Reviewers on SweetWater.com, a premier music site, say that the Yamaha CP300 is the best digital piano, period. One says that it's the "best keyboard for real piano players." It sounds and feels like a real piano and the Yamaha produces sound that is even better than the Roland RD series. Another musician said he played at a live show with his CP300 and people came up to him, amazed that he was playing a digital piano keyboard and producing such clear, amazing acoustic sounds. The CP300 is one of a long line of Yamaha keyboards, and it improves on the success the company has had since the beginning of the CP series in the 1970s. Here is a look at the CP300's features:

*88 keys
*AWM tone generation system
*Maximum polyphony of 128 notes
*50 original voices plus 12 drum kits and 480 XG voices
*5-band Master Equalizer with panel sliders
*Effects, including reverb, chorus, delay, auto wah and much more
*MIDI functions
*High quality built-in stereo speaker system
*Performance Mode to store and recall custom CP300 settings
*16-track sequencer
*Independent control of up to 4 external tone generators in Master Mode
*Balanced XLR outputs
*USB connectivity
*Locking features so you don't accidentally shut something off or turn something on when you're playing

What does all of this mean? It means that you get superb, professional playability and sound in an intuitive and thoroughly option-packed digital piano. Yamaha has created a digital and portable piano that delivers incredible results. You can hear the great sound in this YouTube video (http://www.youtube.com/watch?v=sbpvKFP7w5U&feature=related), among many others. A review in Piano-Keyboard-Reviews.com says the CP300 electric piano is an "awe inspiring keyboard that is a sure stage performer for the professional or aspiring professional keyboard player." Hopefully that inspiration extends to your playing as well.
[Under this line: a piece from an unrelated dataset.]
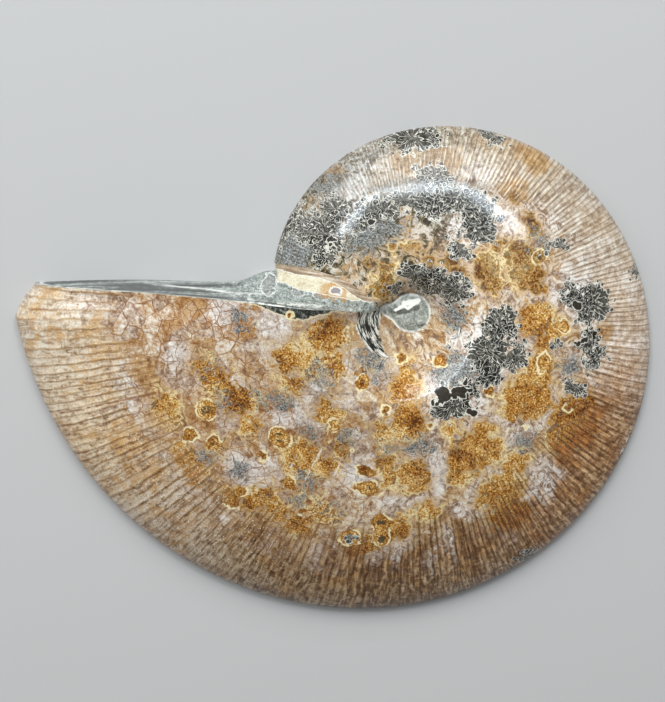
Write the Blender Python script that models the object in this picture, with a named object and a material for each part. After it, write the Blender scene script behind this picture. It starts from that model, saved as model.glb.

Besides the stellar sound and quality of the CP300 electronic piano, one common theme mentioned in reviews is the size of the keyboard. Measuring 61 x 23 x 12 inches and weighing in at 131 pounds makes it difficult to call the Yamaha CP300 "portable." It is. You can definitely move it. Move it easily, though? Depends on how strong you are or who you have helping you. It can be a bit unwieldy. The added weight is actually a plus for many people who like its solidity and sound, but for those who travel frequently, it can be a disadvantage. Most players find that the benefits overwhelmingly outweigh this, no pun intended. But it is certainly something to be aware of before you buy. Speaking of buying, how much will the beautiful Yamaha CP300 cost you? It lists for $2900, but you can find it on Amazon for $2000. Pricy, yes a bit, but if you talk to CP300 owners, they'll tell you it's worth every penny.

A Word About the CP33 Digital Piano - The Yamaha CP300 has a very talented little brother that you may find more suitable for your needs or your budget. The CP33 measures 51.75 x 6 x 13 inches and weighs only 40 pounds. The 88-key digital piano features:

*Pitch bend
*Modulation
*Zone control sliders
*Master volume dial
*AWM Dynamic Stereo Sampling
*Maximum polyphony of 64 notes
*14 voices and 2 variations for each voice
*Headphone jack
*Foot pedal (sustain/aux)
*MIDI in/out
*Power adaptor

While it doesn't have the same range of features that you will find in the CP300, the CP33 may be ideal for more novice players and those who have a more modest budget. Not cheap by any means, the $1000 price tag is still a bit friendlier to many musicians. Yamaha is known for many things, but at the top of the list should be their high-quality line of digital pianos. The CP300, and the CP33 to a lesser extent, capture all of the promise of these great pianos and offer musicians the best sound and the most options. What more could any player want?